Ewa Partum (1945 in Grodzisk Mazowiecki, PL) is considered a pioneer of Eastern European feminist art produced within the conceptual idiom. Her work belongs to two discursive formations: the historical neo-avant-garde that emerged during the sixties and contemporary art with its temporal and semantic transition before and after 1989. Partum herself established a double continuity in her work identifying her practice as conceptual (from 1965) and feminist (from 1974). Her work follows a trajectory from a deconstruction of the protocols of medium specificity to its reconstruction by introducing an active body as a visual component, an agent and constitutional ingredient of her actions and performances.

Ewa Partum has participated in many individual and group exhibitions in recent years, including: Jesteśmy at Zachęta National Gallery of Art in Warsaw (1991); Wack! Art in the Feminist Revolution at MoCA Los Angeles (2007); European Contemporary Art Biennale Manifesta 7 in Italy (2008); re.-act. – feminism – performance art of the 1960s and 70s today at the Akademie der Künste in Berlin; REBELLE. Art and feminism 1969-2009 in Museum voor Moderne Kunst in Arnhem; Gender Check.
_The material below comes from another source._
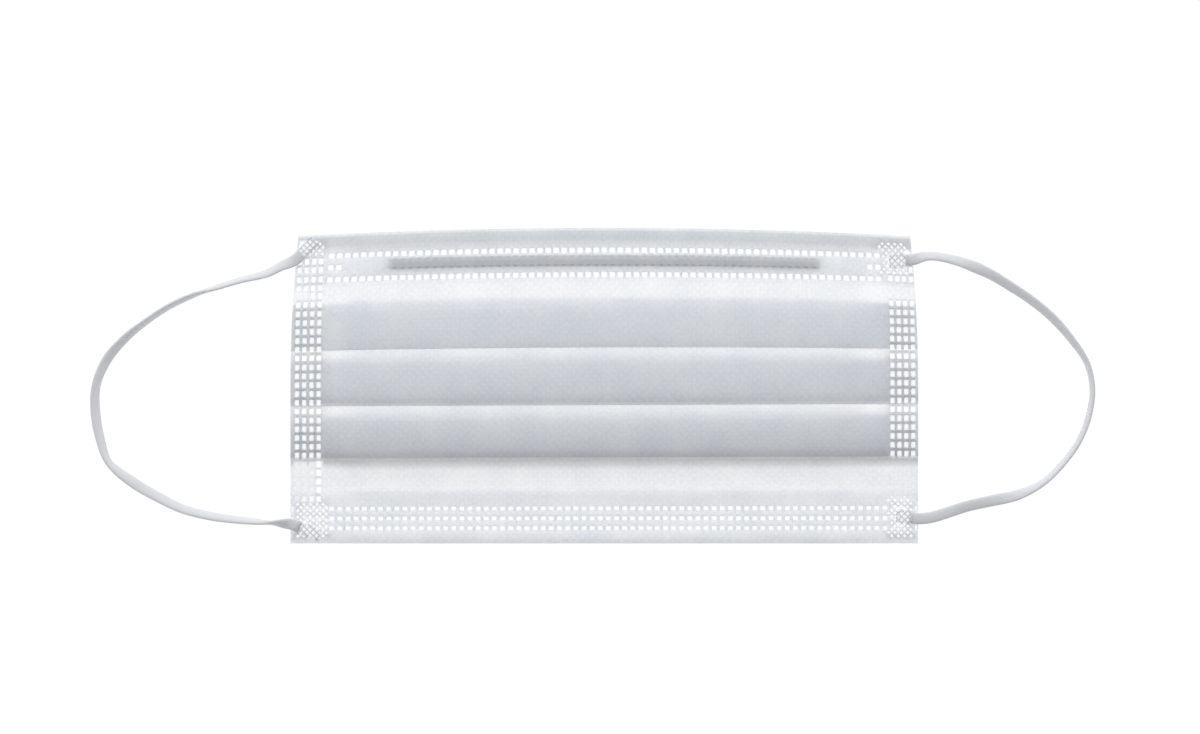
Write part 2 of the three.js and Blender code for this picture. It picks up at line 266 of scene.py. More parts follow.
def nonwoven_material(wire_edges):
    """wire_edges are how far along the flat cloth the wire's lower and upper edges are, where painted shadow
    lines mark them.
    """
    nodes = Nodes("nonwoven")
    x, y, flat = nodes.flat()
    film = nodes.ramp(nodes.attribute("film"), 0.05, 0.4)
    shade = nodes.attribute("shade")
    thin = nodes.attribute("thin")
    # Fibres: soft clouds, finer grain, and small bonded points in staggered rows.
    clouds = nodes.noise(flat, 0.11, 4.0, 0.6)
    grain = nodes.noise(flat, 1.1, 3.0, 0.6)
    row = nodes.math("DIVIDE", y, 1.1)
    odd = nodes.math("MULTIPLY", nodes.math("FLOORED_MODULO", nodes.math("FLOOR", row), 2.0), 0.5)
    column = nodes.math("ADD", nodes.math("DIVIDE", x, 2.4), odd)
    across = nodes.math("ABSOLUTE", nodes.math("SUBTRACT", nodes.math("FRACT", column), 0.5))
    up = nodes.math("ABSOLUTE", nodes.math("SUBTRACT", nodes.math("FRACT", row), 0.5))
    distance = nodes.math(
        "ADD", nodes.math("MULTIPLY", across, 2.4), nodes.math("MULTIPLY", up, 1.1)
    )
    point = nodes.ramp(distance, 0.28, 0.62, 1.0, 0.0)
    fibre = nodes.math("ADD", nodes.math("MULTIPLY", clouds, 0.35), nodes.math("MULTIPLY", grain, 0.65))
    tone = nodes.math("ADD", nodes.ramp(fibre, 0.34, 0.68), nodes.math("MULTIPLY", point, 0.7), clamp=True)
    cloth = nodes.mix_colour(tone, (0.92, 0.935, 0.957, 1), (0.998, 1.0, 1.0, 1))
    # Painted shadow: the wire's edges show as thin dark lines, broken at the pitch of the weld dots.
    step = nodes.math("FRACT", nodes.math("DIVIDE", x, NOSE_DOT_PITCH))
    dash = nodes.ramp(nodes.math("ABSOLUTE", nodes.math("SUBTRACT", step, 0.5)), 0.2, 0.34)
    beside = nodes.ramp(nodes.math("ABSOLUTE", x), WIRE_REACH - 0.4, WIRE_REACH, 1.0, 0.0)
    wire_shadow = 0.0
    for edge, steady, broken in zip(wire_edges, (0.09, 0.0), (0.15, 0.09)):
        near = nodes.ramp(nodes.math("ABSOLUTE", nodes.math("SUBTRACT", y, edge)), 0.1, 0.34, 1.0, 0.0)
        strength = nodes.math("ADD", nodes.math("MULTIPLY", dash, broken), steady)
        wire_shadow = nodes.math("ADD", nodes.math("MULTIPLY", near, strength), wire_shadow)
    # Painted shade and painted shadow: the shade attribute and the wire's edge lines darken the cloth's
    # colour.
    lightness = nodes.math("SUBTRACT", shade, nodes.math("MULTIPLY", wire_shadow, beside))
    dark = nodes.mix_colour(lightness, (0, 0, 0, 1), cloth)
    colour = nodes.mix_colour(film, dark, (0.995, 0.998, 1.0, 1))
    sheer = nodes.mix_colour(thin, (0.80, 0.80, 0.80, 1), (0.93, 0.93, 0.93, 1))
    through = nodes.mix_colour(film, sheer, (1.0, 1.0, 1.0, 1))
    height = nodes.math("ADD", nodes.math("MULTIPLY", grain, 0.6), nodes.math("MULTIPLY", point, -0.5))
    bump = nodes.add("ShaderNodeBump", {"Height": height, "Distance": 0.00012, "Strength": 0.6})
    return nodes.finish(cloth_shader(nodes, colour, through, bump.outputs[0]))


def elastic_material():
    nodes = Nodes("elastic")
    x, y, flat = nodes.flat()
    film = nodes.attribute("film")
    line = nodes.attribute("line")
    # Knitted elastic: ribs along its length, crossed by the slanting stitches of the knit.
    rib = nodes.math("SINE", nodes.math("MULTIPLY", x, 2 * math.pi / 0.55))
    slant = nodes.math("ADD", nodes.math("MULTIPLY", y, 2 * math.pi / 0.5), nodes.math("MULTIPLY", rib, 1.1))
    stitch = nodes.math("SINE", slant)
    grain = nodes.noise(flat, 2.2, 2.0, 0.6)
    knit = nodes.math("ADD", nodes.math("MULTIPLY", rib, 0.6), nodes.math("MULTIPLY", stitch, 0.4))
    tone = nodes.math("ADD", nodes.math("MULTIPLY", knit, 0.12), grain, clamp=True)
    thread = nodes.mix_colour(tone, (0.86, 0.87, 0.89, 1), (0.915, 0.925, 0.945, 1))
    fused = nodes.mix_colour(film, thread, (0.995, 0.998, 1.0, 1))
    colour = nodes.mix_colour(line, fused, (0.78, 0.79, 0.81, 1))
    through = nodes.mix_colour(film, (0.25, 0.25, 0.25, 1), (1.0, 1.0, 1.0, 1))
    bump = nodes.add("ShaderNodeBump", {"Height": knit, "Distance": 0.00008, "Strength": 0.12})
    return nodes.finish(cloth_shader(nodes, colour, through, bump.outputs[0], 0.8))


def wire_material():
    nodes = Nodes("nose_wire")
    place = nodes.add("ShaderNodeTexCoord").outputs["Object"]
    cloud = nodes.noise(place, 300, 3.0, 0.6)
    colour = nodes.mix_colour(cloud, (0.84, 0.85, 0.87, 1), (0.93, 0.94, 0.95, 1))
    roughness = nodes.ramp(cloud, 0.2, 0.8, 0.42, 0.58)
    bump = nodes.add("ShaderNodeBump", {"Height": cloud, "Distance": 0.00005, "Strength": 0.4})
    plastic = nodes.add(
        "ShaderNodeBsdfPrincipled",
        {"Base Color": colour, "Roughness": roughness, "Normal": bump.outputs[0]},
    )
    return nodes.finish(plastic.outputs[0])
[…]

Feminity and masculinity in the art of Eastern Europe in the Museum Moderne Kunst in Vienna (2009); Promesse du passé in the Centre Pompidou in Paris (2010); Intense Proximity, La Triennale at the Palais de Tokyo in Paris (2012); 18th Sydney Biennale (2012-13); Bigger Splash Painting after Performance, Tate Modern, London (2012-13); Transmissions: Art in Eastern Europe and Latin America, 1960-1980, MoMA, New York (2015-16),  and currently the solo exhibition “my gallery is an idea. galeria adres archive” at the Studio Gallery in Warsaw until June 2nd.